According to the Reuters newswire, Vivendi Universal, whose subsidiary Flipside purchased Alley-based Uproar for $140 million last month, plans to cut the positions as it rolls both online games companies into one entity. Each company employs 150 people at the moment.
Vivendi CEO Jean-Marie Messier made the announcement at a London new media conference late Monday. AtNewYork was unable to reach Vivendi Universal or Uproar for confirmation or further details.
The merger has been in the works at least since early February, when Flipside acquired Uproar for $3 a share for all outstanding common shares and predicted combined revenues of $70 million in 2001.
The purchase enabled Flipside to add Uproar, iwin, and other popular games sites to its network of advertising-supported interactive games sites. As part of the deal, Uproar chairman and CEO Kenneth Cron joined Vivendi as chief executive of Flipside while Flipside president and COO Emmanuel Schalit retained his current role.

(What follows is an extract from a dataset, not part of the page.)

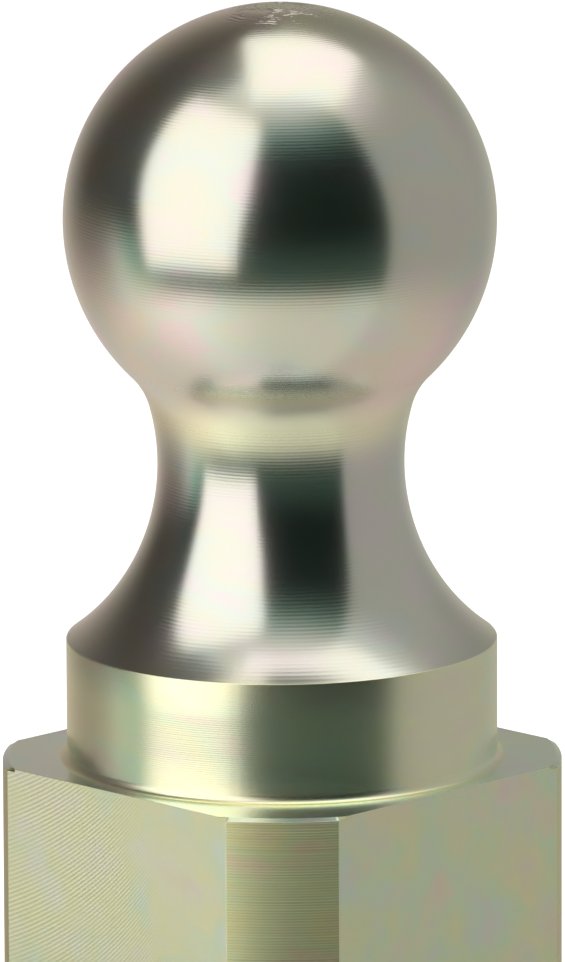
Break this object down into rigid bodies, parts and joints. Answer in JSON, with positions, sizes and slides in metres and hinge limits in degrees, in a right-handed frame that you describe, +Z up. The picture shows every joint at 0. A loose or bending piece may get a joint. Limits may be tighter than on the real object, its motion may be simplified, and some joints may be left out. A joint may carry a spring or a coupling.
{
  "type": "trailer hitch ball with receiver head",
  "caption": "Turnover gooseneck hitch: a trailer coupling ball on a square shank, held in an under-bed receiver head by a spring latch, with sprung safety-chain loops.",
  "frame": {"origin": "centre of the four mounting holes, on the underside of the mounting plate", "axes": "+Z up along the ball and its shank, +Y along the latch towards its handle, X along the plate's bolt pattern and between the safety-chain loops"},
  "size_m": [0.29, 0.323, 0.2843],
  "materials": {
    "plated_steel": "turned and milled steel under clear yellow-green iridescent zinc chromate",
    "galvanised_steel": "welded plate and tube, hot-dip galvanised, with a fine spangle",
    "zinc_steel": "bright zinc plate",
    "yellow_zinc": "yellow zinc plate over hot-bent bar",
    "black_oxide": "black oxide",
    "spring_steel": "drawn spring wire, oiled",
    "grip_plastic": "moulded, fine texture"
  },
  "bodies": {
    "head": {"receiver_tube": "galvanised_steel", "seat_plate": "galvanised_steel", "mount_plate": "galvanised_steel", "gussets": "galvanised_steel", "tube_weld": "galvanised_steel", "seat_weld": "galvanised_steel", "gusset_welds": "galvanised_steel", "guide_boss": "galvanised_steel", "boss_weld": "galvanised_steel", "latch_arms": "galvanised_steel", "arm_welds": "galvanised_steel", "latch_block": "galvanised_steel", "block_screws": "black_oxide", "detent_body": "zinc_steel", "spring_washer": "zinc_steel", "latch_spring": "spring_steel", "chain_springs_left": "spring_steel", "chain_springs_right": "spring_steel"},
    "ball_unit": {"hitch_ball": "plated_steel", "lift_pin": "zinc_steel"},
    "latch": {"latch_pin": "zinc_steel", "latch_rod": "zinc_steel", "rod_nut": "zinc_steel", "handle_grip": "grip_plastic", "grip_nut": "zinc_steel"},
    "detent": {"detent_nose": "zinc_steel"},
    "chain_left": {"u_bolt_left": "yellow_zinc", "chain_washers_left": "zinc_steel", "chain_nuts_left": "zinc_steel"},
    "chain_right": {"u_bolt_right": "yellow_zinc", "chain_washers_right": "zinc_steel", "chain_nuts_right": "zinc_steel"}
  },
  "joints": [
    {"name": "ball_lift", "type": "slide", "parent": "head", "child": "ball_unit", "axis": [0, 0, 1], "range_m": [0, 0.11]},
    {"name": "latch_slide", "type": "slide", "parent": "head", "child": "latch", "axis": [0, 1, 0], "range_m": [-0.038, 0], "deforming": ["latch_spring"]},
    {"name": "detent_press", "type": "slide", "parent": "head", "child": "detent", "axis": [0, 0, -1], "range_m": [0, 0.0012]},
    {"name": "chain_lift_left", "type": "slide", "parent": "head", "child": "chain_left", "axis": [0, 0, 1], "range_m": [0, 0.032], "stiffness_N_per_m": 3000, "springref_m": -0.005, "deforming": ["chain_springs_left"]},
    {"name": "chain_lift_right", "type": "slide", "parent": "head", "child": "chain_right", "axis": [0, 0, 1], "range_m": [0, 0.032], "stiffness_N_per_m": 3000, "springref_m": -0.005, "deforming": ["chain_springs_right"]}
  ]
}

Recently, Uproar posted fourth quarter losses of $5.3 million (13 cents per share), narrowed down 63 percent from $14.3 million (60 cents per share) in fourth quarter 1999. Meanwhile, revenues were up 145 percent to $12.5 million from $5.1 million for the same period.

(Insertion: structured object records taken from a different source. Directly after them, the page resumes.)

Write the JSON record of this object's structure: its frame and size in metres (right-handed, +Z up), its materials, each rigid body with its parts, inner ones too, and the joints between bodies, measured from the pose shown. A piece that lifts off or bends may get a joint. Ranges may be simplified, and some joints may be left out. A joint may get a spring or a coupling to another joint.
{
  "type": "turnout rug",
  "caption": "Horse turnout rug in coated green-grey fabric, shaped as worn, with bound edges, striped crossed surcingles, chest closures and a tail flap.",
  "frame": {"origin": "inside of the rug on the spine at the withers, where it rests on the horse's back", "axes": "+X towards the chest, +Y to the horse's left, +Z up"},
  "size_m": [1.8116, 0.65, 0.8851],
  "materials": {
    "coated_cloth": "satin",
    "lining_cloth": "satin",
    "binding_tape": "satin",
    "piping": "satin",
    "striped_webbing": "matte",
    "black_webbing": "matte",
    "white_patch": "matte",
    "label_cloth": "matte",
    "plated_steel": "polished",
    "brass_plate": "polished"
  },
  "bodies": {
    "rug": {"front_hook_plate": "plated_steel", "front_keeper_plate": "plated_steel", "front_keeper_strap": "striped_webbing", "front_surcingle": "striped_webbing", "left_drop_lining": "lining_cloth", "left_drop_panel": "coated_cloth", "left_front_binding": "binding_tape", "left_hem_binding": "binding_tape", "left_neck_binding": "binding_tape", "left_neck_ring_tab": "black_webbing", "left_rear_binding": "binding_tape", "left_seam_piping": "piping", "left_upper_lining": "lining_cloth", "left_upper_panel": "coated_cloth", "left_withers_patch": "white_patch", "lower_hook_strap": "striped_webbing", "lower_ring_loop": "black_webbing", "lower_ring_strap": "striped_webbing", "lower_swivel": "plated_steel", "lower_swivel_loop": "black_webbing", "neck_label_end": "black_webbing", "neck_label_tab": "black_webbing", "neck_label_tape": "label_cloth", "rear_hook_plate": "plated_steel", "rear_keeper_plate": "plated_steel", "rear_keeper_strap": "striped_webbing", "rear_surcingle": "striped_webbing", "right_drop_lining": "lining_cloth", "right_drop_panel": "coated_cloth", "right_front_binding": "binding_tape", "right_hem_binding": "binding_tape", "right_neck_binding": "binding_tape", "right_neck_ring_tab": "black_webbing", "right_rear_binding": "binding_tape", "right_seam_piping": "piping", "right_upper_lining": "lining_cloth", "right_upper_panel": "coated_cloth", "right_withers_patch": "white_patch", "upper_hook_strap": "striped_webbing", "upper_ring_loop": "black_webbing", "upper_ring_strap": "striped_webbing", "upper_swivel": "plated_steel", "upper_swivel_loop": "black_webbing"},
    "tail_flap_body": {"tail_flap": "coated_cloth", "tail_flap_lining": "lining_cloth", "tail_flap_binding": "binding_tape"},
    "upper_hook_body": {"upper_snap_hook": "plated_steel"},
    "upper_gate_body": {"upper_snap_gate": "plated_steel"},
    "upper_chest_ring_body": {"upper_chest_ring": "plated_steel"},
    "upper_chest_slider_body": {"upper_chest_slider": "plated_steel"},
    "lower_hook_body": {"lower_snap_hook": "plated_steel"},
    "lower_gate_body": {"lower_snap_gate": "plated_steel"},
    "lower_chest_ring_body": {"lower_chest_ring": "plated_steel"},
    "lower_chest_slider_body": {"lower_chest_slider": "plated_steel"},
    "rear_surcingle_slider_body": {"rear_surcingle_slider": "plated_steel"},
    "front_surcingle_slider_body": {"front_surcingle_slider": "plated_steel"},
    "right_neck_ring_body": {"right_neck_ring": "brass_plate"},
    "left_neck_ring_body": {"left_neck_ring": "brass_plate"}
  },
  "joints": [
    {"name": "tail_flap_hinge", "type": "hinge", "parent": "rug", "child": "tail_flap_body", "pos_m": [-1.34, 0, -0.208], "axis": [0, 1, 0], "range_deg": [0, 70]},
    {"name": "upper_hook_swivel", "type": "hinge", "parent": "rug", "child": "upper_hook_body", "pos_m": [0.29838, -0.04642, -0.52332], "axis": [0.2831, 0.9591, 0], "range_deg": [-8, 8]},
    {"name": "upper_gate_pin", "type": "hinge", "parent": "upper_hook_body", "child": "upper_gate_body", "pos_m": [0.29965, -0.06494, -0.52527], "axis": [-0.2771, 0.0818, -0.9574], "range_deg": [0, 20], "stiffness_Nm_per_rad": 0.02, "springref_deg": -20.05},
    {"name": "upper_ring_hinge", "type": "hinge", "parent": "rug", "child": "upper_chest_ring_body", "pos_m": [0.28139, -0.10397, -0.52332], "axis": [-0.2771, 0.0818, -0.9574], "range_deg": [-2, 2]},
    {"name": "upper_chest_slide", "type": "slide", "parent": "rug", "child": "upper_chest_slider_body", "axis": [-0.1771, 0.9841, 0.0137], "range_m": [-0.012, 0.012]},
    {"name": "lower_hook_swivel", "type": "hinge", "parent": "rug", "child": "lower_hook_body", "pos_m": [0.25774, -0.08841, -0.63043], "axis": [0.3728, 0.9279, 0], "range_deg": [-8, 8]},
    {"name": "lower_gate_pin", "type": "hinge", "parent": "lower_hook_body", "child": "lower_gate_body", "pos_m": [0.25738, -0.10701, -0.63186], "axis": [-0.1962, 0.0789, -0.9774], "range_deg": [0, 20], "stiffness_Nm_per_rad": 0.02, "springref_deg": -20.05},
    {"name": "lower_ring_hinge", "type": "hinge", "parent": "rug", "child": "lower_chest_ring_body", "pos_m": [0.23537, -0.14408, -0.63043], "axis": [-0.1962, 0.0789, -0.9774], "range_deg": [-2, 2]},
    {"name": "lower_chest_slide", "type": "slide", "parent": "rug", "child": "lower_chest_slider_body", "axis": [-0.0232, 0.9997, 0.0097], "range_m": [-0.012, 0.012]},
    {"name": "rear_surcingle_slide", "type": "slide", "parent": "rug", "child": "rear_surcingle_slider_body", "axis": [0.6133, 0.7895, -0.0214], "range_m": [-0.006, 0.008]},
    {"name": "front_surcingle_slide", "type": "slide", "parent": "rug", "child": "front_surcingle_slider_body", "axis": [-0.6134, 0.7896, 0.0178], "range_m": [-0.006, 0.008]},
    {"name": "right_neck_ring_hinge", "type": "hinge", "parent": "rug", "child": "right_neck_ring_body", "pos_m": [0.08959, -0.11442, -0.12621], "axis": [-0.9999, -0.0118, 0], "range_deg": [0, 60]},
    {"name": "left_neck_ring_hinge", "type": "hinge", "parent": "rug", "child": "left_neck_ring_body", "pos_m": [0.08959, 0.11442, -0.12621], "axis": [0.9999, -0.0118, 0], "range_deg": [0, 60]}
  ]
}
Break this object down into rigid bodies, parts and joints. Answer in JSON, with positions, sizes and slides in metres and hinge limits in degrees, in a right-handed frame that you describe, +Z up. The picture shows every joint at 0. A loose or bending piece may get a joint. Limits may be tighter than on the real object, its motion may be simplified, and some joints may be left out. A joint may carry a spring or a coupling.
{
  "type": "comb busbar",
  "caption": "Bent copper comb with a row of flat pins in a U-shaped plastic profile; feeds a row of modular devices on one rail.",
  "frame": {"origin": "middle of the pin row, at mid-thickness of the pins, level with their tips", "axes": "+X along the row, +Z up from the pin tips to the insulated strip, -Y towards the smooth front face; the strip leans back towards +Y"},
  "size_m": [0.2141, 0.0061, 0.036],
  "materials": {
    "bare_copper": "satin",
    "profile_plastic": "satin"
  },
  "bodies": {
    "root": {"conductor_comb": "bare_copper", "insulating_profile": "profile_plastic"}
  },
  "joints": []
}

The company said that its improved financial performance was a key factor in Vivendi's generous acquisition offer. At the time, Uproar's stock price was valued at $2.

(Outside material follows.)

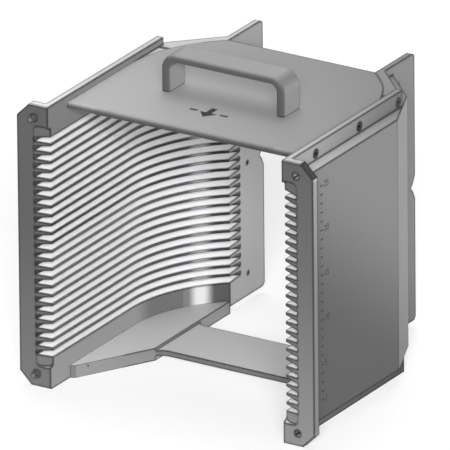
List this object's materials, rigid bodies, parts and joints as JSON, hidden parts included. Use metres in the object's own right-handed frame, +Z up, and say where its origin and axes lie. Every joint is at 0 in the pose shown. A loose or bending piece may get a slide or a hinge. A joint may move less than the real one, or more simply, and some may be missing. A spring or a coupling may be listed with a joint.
{
  "type": "wafer cassette",
  "caption": "Open wafer cassette: two slotted side walls joined by a top plate with a lifting handle and by an H-shaped base, holding round wafers flat above one another.",
  "frame": {"origin": "on the bench under the middle of the cassette's box, pins and wings included", "axes": "+Z up; the loading side faces -Y; +X towards the wall with the pin holes"},
  "size_m": [0.2288, 0.2216, 0.224],
  "materials": {
    "cassette_aluminium": "machined and satin",
    "handle_aluminium": "fine satin",
    "screw_steel": "turned",
    "pin_steel": "ground"
  },
  "bodies": {
    "root": {"h_bar_base": "cassette_aluminium", "handle": "handle_aluminium", "handle_screw_1": "screw_steel", "handle_screw_2": "screw_steel", "handle_screw_3": "screw_steel", "handle_screw_4": "screw_steel", "left_lower_front_screw": "screw_steel", "left_lower_middle_screw": "screw_steel", "left_lower_rear_screw": "screw_steel", "left_side_wall": "cassette_aluminium", "left_upper_front_screw": "screw_steel", "left_upper_middle_screw": "screw_steel", "left_upper_rear_screw": "screw_steel", "lower_locating_pin": "pin_steel", "right_lower_front_screw": "screw_steel", "right_lower_middle_screw": "screw_steel", "right_lower_rear_screw": "screw_steel", "right_side_wall": "cassette_aluminium", "right_upper_front_screw": "screw_steel", "right_upper_middle_screw": "screw_steel", "right_upper_rear_screw": "screw_steel", "top_plate": "cassette_aluminium", "upper_locating_pin": "pin_steel"}
  },
  "joints": []
}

During a Q&A with atNewYork last November, CEO Ken Cron said: "Uproar has been on a very consistent path to achieving our revenue goals. Our advertising model continues to show strong and consistent growth and our suite of advertising products has proved to be attractive to both online and offline advertisers."
At the time, Cron predicted that Uproar would achieve profitability by the 4th quarter of 2001, a claim that Vivendi's CEO echoed during his announcement on Monday.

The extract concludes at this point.